Steve McCurry, pur preferendo il sapore dell’istantanea, della trovata rapida e intuitiva, ha sempre posseduto un’andatura nell’insieme più cadenzata, un ritmo quasi buddista-zen, una forma silente di predisposizione alla pazienza con quella rara capacità di trasformare ogni incontro in una franca conversazione. «Se sai aspettare», dice McCurry, «la gente si dimenticherà la macchina, e manifesterà spontaneamente il suo stato d’animo più profondo». Non c’è più, dunque, la strategia della “rapina”, dell’ “istante decisivo”, ma un felice recupero della lentezza, di un progressivo schiudersi al mondo, di un dialogo basato sul sacro rispetto dell’interlocutore come in una sorta di scrittura etnografica. Fotografo e soggetto, allora, si posizionano sullo stesso piano, giocano a carte scoperte la stessa partita, sono trasparenti l’uno all’altro, si fondono l’uno nell’altro. È la conquista di momento aperto, senza difese né barriere, unguarded come recita il titolo di un suo fortunatissimo libro.

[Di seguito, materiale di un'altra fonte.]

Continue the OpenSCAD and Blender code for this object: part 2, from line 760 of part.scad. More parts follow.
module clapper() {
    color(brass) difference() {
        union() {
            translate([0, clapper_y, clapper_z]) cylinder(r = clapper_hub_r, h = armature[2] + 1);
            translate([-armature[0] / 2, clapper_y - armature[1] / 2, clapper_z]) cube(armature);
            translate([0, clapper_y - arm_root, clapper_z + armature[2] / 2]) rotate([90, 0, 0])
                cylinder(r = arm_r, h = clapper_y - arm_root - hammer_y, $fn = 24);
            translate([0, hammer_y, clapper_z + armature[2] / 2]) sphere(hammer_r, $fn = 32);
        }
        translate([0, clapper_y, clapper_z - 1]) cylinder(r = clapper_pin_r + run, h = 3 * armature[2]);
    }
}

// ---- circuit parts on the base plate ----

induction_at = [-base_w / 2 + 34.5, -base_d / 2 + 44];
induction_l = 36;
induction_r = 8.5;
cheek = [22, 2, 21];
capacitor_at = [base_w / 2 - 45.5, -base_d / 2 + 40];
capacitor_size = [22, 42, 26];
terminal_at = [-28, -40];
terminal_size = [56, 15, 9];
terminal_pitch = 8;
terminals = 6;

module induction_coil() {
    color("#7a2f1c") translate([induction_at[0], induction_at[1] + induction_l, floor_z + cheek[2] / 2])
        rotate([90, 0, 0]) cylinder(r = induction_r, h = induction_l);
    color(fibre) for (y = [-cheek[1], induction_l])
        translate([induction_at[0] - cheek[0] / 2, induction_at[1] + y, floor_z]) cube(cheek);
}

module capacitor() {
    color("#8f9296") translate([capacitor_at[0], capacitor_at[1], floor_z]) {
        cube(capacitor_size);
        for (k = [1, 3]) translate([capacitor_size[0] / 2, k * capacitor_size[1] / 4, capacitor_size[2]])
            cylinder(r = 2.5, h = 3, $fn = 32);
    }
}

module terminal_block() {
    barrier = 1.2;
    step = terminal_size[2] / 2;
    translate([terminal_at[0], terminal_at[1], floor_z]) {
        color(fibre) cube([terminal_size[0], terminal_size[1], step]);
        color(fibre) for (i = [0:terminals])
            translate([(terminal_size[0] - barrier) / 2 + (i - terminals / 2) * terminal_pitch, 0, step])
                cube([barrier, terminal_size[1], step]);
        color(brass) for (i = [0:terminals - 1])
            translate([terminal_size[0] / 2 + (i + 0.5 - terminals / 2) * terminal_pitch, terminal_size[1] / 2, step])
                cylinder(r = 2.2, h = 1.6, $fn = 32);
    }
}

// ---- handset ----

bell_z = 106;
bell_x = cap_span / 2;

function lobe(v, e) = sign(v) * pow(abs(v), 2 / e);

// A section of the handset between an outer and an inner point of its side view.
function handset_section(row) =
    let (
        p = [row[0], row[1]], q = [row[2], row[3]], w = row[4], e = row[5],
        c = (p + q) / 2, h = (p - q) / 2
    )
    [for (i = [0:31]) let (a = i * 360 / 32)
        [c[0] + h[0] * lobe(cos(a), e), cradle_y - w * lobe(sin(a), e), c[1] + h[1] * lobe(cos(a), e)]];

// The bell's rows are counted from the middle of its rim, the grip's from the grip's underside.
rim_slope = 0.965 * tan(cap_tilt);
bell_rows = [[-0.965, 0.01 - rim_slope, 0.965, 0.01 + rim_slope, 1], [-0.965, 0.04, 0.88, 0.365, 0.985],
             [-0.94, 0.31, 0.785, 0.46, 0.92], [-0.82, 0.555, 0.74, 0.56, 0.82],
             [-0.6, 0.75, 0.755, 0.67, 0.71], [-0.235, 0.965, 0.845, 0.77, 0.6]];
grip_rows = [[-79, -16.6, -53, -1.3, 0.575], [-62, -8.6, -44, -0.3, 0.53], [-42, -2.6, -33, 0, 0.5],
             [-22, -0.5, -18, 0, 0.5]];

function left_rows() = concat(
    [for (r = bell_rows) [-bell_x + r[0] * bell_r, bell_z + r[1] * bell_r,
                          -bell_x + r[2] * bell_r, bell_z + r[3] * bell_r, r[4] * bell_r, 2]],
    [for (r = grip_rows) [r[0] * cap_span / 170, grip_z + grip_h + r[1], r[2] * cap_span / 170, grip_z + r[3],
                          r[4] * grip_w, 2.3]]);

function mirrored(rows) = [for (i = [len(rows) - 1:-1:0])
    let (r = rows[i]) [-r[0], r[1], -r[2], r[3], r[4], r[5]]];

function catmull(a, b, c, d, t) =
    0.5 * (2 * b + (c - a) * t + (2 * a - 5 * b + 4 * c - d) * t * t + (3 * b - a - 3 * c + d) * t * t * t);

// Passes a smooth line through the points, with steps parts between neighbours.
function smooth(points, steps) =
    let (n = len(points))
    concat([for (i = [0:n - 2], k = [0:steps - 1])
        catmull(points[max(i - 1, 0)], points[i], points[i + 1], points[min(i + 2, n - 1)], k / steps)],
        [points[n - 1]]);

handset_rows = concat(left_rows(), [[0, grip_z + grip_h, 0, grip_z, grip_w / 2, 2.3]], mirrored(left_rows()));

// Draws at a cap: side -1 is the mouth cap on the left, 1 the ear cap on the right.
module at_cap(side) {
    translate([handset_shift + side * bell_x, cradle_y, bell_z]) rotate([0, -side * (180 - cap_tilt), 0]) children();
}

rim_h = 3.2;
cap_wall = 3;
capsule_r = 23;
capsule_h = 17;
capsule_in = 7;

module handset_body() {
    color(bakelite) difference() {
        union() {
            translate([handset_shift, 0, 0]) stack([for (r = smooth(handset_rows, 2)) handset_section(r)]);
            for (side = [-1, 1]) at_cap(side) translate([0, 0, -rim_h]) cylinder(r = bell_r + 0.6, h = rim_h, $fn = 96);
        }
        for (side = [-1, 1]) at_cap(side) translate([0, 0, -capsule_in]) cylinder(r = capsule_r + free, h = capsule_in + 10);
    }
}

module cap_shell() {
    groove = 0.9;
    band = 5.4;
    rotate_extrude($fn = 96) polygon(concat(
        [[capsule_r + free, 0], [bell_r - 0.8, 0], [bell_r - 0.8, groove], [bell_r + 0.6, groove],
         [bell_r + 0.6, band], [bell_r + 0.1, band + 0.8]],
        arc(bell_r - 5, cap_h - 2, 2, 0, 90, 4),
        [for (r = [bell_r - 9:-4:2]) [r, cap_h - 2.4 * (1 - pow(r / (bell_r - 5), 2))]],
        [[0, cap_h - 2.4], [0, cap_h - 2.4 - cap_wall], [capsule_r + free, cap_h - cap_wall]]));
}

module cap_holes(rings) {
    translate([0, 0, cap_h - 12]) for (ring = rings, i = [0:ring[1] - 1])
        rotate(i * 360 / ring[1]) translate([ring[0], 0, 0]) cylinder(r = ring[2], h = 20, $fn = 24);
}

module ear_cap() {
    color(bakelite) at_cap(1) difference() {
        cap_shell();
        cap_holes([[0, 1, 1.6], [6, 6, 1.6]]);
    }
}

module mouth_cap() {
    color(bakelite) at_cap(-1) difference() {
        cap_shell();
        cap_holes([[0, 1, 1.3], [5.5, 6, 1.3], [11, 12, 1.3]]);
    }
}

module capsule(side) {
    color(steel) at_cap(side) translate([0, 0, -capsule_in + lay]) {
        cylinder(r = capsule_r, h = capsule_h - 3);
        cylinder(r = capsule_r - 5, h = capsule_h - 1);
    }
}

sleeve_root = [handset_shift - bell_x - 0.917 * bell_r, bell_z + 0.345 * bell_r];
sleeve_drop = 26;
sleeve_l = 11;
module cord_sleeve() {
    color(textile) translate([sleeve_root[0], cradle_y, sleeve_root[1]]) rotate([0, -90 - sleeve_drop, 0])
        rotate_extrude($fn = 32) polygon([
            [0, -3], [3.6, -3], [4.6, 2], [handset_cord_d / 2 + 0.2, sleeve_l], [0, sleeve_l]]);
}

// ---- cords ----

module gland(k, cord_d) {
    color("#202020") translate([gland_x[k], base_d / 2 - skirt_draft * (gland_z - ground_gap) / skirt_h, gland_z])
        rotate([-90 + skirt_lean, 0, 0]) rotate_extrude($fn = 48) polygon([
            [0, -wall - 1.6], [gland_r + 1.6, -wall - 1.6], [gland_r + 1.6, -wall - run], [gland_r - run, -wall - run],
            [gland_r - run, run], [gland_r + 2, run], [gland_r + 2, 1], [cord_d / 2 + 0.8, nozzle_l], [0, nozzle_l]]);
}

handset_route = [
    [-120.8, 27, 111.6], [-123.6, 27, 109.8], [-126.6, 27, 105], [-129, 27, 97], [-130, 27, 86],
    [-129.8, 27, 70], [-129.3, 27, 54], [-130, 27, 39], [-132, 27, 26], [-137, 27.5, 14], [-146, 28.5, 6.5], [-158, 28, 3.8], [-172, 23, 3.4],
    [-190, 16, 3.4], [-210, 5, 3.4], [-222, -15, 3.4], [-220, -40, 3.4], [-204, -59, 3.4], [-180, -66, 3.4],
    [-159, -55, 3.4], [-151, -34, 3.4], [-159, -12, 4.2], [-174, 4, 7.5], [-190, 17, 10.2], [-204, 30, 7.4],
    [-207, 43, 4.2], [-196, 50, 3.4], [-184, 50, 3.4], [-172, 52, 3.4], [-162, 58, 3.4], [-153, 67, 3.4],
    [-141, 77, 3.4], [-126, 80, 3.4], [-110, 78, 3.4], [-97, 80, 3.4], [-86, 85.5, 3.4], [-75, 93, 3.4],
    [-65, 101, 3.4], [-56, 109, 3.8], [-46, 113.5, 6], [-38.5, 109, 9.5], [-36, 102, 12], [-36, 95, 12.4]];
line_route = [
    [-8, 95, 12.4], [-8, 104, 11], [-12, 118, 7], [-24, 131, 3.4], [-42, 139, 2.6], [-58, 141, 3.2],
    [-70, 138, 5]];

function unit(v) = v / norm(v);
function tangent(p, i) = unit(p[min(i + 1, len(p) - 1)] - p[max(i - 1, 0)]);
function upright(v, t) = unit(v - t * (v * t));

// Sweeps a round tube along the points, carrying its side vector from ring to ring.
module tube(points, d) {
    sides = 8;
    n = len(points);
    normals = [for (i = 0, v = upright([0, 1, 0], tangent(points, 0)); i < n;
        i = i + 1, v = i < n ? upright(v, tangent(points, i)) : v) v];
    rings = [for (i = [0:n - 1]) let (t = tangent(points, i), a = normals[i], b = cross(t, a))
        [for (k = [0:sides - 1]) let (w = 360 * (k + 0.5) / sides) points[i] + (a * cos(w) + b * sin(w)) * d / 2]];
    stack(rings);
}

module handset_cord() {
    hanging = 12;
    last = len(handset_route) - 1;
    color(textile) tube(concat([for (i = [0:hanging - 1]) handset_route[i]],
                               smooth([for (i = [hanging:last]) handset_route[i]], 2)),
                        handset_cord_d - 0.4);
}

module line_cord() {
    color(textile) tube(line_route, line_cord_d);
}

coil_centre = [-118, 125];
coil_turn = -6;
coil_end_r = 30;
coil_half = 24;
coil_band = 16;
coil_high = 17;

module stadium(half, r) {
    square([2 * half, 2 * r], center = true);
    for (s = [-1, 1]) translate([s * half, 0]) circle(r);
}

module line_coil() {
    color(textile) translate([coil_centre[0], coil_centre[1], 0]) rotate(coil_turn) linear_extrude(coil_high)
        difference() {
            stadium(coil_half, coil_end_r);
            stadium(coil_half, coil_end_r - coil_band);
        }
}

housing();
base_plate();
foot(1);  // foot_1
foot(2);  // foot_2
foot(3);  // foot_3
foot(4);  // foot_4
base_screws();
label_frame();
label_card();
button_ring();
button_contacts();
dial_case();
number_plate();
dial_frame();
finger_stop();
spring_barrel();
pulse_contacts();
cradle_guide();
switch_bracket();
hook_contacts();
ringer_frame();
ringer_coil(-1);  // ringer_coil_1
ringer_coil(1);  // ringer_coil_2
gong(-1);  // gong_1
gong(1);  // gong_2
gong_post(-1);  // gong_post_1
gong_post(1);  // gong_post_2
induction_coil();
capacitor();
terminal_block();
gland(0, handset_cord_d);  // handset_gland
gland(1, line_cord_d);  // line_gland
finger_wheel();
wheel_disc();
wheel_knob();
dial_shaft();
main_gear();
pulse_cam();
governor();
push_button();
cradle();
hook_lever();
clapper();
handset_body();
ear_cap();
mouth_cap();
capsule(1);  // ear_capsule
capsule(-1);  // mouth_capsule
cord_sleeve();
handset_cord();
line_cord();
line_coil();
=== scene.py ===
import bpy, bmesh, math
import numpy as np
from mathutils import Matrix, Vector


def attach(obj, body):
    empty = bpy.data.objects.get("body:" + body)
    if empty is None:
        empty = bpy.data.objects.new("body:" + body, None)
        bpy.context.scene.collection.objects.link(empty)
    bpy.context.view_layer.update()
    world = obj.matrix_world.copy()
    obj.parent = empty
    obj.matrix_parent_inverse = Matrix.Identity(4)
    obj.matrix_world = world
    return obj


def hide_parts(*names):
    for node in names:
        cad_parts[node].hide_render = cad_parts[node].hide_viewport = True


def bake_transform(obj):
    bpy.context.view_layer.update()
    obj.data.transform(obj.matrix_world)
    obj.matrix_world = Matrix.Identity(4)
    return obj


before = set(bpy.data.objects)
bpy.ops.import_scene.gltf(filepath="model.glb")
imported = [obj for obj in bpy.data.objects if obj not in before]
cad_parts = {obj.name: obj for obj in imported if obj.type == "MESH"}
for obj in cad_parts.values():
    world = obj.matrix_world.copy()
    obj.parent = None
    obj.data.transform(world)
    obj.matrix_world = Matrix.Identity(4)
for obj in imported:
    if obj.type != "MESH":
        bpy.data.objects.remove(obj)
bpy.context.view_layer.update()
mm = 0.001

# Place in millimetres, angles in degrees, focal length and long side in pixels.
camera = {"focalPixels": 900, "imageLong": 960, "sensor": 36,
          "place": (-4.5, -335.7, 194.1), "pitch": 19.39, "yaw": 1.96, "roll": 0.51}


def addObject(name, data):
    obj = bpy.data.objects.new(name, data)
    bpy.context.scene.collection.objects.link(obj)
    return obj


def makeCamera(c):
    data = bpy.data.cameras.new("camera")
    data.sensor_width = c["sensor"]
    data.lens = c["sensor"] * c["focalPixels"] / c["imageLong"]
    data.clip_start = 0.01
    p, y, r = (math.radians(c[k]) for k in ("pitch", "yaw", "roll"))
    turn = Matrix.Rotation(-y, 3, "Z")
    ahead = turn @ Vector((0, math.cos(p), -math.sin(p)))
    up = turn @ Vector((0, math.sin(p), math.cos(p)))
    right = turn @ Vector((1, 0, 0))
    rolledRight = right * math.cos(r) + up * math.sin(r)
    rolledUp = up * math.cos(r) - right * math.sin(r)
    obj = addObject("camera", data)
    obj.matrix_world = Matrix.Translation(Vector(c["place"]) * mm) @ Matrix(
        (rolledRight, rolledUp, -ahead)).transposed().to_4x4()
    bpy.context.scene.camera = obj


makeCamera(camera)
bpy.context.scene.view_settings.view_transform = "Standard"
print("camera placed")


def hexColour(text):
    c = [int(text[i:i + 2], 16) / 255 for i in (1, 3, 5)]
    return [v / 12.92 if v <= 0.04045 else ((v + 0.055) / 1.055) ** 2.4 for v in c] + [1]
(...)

«La maggior parte delle mie foto è radicata nella gente. Cerco il momento in cui si affaccia l’anima più genuina, in cui l’esperienza s’imprime sul volto di una persona. Cerco di trasmettere ciò che può essere una persona colta in un contesto più ampio che potremmo chiamare la condizione umana. Voglio trasmettere il senso viscerale della bellezza e della meraviglia che ho trovato di fronte a me, durante i miei viaggi, quando la sorpresa dell’essere estraneo si mescola alla gioia della familiarità.»

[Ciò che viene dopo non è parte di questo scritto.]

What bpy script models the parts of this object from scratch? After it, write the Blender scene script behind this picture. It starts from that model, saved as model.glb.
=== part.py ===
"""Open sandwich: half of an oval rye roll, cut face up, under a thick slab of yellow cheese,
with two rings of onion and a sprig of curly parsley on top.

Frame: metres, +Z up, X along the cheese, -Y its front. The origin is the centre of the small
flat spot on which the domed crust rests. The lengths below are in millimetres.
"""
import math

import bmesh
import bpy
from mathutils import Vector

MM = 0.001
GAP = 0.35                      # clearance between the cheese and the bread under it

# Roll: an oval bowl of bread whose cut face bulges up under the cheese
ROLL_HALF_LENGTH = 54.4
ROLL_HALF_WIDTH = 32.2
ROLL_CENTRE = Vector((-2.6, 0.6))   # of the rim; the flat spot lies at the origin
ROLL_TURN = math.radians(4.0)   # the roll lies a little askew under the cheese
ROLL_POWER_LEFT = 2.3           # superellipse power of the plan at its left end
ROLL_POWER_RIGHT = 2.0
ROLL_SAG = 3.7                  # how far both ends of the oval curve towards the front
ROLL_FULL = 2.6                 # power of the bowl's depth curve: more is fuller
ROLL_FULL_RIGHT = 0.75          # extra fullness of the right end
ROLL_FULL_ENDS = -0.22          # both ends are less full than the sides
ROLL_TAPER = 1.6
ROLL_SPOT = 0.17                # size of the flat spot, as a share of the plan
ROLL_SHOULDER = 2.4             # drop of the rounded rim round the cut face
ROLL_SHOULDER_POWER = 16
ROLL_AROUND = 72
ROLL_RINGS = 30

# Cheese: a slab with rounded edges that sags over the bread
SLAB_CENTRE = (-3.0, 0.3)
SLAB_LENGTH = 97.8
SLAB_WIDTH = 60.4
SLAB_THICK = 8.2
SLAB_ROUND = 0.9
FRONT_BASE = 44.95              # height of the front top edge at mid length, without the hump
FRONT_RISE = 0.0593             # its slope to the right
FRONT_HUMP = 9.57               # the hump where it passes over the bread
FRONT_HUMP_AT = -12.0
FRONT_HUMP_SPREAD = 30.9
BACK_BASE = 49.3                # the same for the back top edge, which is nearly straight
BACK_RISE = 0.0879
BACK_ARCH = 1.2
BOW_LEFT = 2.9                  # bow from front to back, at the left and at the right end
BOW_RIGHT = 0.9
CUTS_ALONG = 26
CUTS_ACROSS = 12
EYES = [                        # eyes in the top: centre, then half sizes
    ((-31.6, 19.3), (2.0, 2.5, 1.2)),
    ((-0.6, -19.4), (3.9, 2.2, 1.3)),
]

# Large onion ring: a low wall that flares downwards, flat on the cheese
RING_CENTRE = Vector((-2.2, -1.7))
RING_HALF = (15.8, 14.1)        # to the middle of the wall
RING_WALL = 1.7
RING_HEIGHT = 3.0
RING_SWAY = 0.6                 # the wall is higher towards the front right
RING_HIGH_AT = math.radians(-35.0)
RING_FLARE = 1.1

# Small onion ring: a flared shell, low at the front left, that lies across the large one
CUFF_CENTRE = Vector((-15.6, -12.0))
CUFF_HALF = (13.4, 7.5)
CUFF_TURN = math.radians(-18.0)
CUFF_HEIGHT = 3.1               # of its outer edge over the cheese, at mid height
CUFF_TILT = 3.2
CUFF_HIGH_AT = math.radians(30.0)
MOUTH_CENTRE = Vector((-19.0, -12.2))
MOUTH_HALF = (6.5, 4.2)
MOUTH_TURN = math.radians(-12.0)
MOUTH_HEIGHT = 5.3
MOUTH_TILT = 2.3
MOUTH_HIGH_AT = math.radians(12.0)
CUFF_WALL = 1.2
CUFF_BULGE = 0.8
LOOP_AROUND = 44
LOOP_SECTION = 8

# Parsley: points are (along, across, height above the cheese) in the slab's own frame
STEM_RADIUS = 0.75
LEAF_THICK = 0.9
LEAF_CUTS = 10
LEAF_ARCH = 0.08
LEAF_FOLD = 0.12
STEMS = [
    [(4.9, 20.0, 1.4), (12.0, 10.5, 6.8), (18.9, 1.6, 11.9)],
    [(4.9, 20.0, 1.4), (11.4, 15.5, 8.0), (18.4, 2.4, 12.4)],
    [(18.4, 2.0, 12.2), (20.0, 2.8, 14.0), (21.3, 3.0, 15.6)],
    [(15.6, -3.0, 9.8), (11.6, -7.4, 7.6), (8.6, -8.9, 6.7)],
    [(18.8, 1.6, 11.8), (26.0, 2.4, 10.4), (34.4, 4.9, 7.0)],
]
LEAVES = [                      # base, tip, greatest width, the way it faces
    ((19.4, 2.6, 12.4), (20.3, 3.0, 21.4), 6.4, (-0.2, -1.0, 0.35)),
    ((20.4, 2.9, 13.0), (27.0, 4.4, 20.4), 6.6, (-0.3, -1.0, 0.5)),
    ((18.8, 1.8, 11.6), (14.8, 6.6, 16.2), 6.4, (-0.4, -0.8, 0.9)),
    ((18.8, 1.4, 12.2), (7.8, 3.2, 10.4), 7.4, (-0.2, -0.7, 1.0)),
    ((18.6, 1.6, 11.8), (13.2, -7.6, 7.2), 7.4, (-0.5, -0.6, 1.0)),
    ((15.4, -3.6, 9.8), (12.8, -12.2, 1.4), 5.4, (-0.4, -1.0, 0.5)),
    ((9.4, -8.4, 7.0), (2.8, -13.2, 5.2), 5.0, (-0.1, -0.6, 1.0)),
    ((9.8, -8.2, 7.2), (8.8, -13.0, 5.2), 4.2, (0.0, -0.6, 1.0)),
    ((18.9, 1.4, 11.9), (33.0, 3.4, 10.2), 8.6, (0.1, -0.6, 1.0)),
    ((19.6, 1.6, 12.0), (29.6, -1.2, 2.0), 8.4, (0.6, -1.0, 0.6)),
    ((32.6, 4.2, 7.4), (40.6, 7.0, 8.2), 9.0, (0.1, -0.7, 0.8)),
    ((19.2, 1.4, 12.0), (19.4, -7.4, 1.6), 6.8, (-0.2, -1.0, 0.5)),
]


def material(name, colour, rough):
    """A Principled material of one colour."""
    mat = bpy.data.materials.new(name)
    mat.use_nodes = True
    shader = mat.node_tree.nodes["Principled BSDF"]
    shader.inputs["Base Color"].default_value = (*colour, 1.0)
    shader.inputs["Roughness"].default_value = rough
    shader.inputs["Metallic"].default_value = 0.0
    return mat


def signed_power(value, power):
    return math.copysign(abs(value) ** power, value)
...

I volti indimenticabili, struggenti ed attraenti cui non si può fare a meno di sentirsi vicini, di vedersi compagni, diventano nella memoria della fotografia luoghi d’elezione, in cui si condensano la storia, la cultura tradizionale e l’identità di un singolo individuo o di un intero popolo. E quello “straniero” (il lato originario del fotoreporter) in grado di sorprendersi ogni volta con maggior stupore davanti all’intensità della rivelazione dell’ “altro” smette all’improvviso di essere tale: impara a ridere e a soffrire, a piangere e a gioire come farebbe un vero, grande amico. Non pensa più alla partenza, ma già al ritorno. Ai tanti nuovi ritorni che, da lì in poi, non potranno più attendere.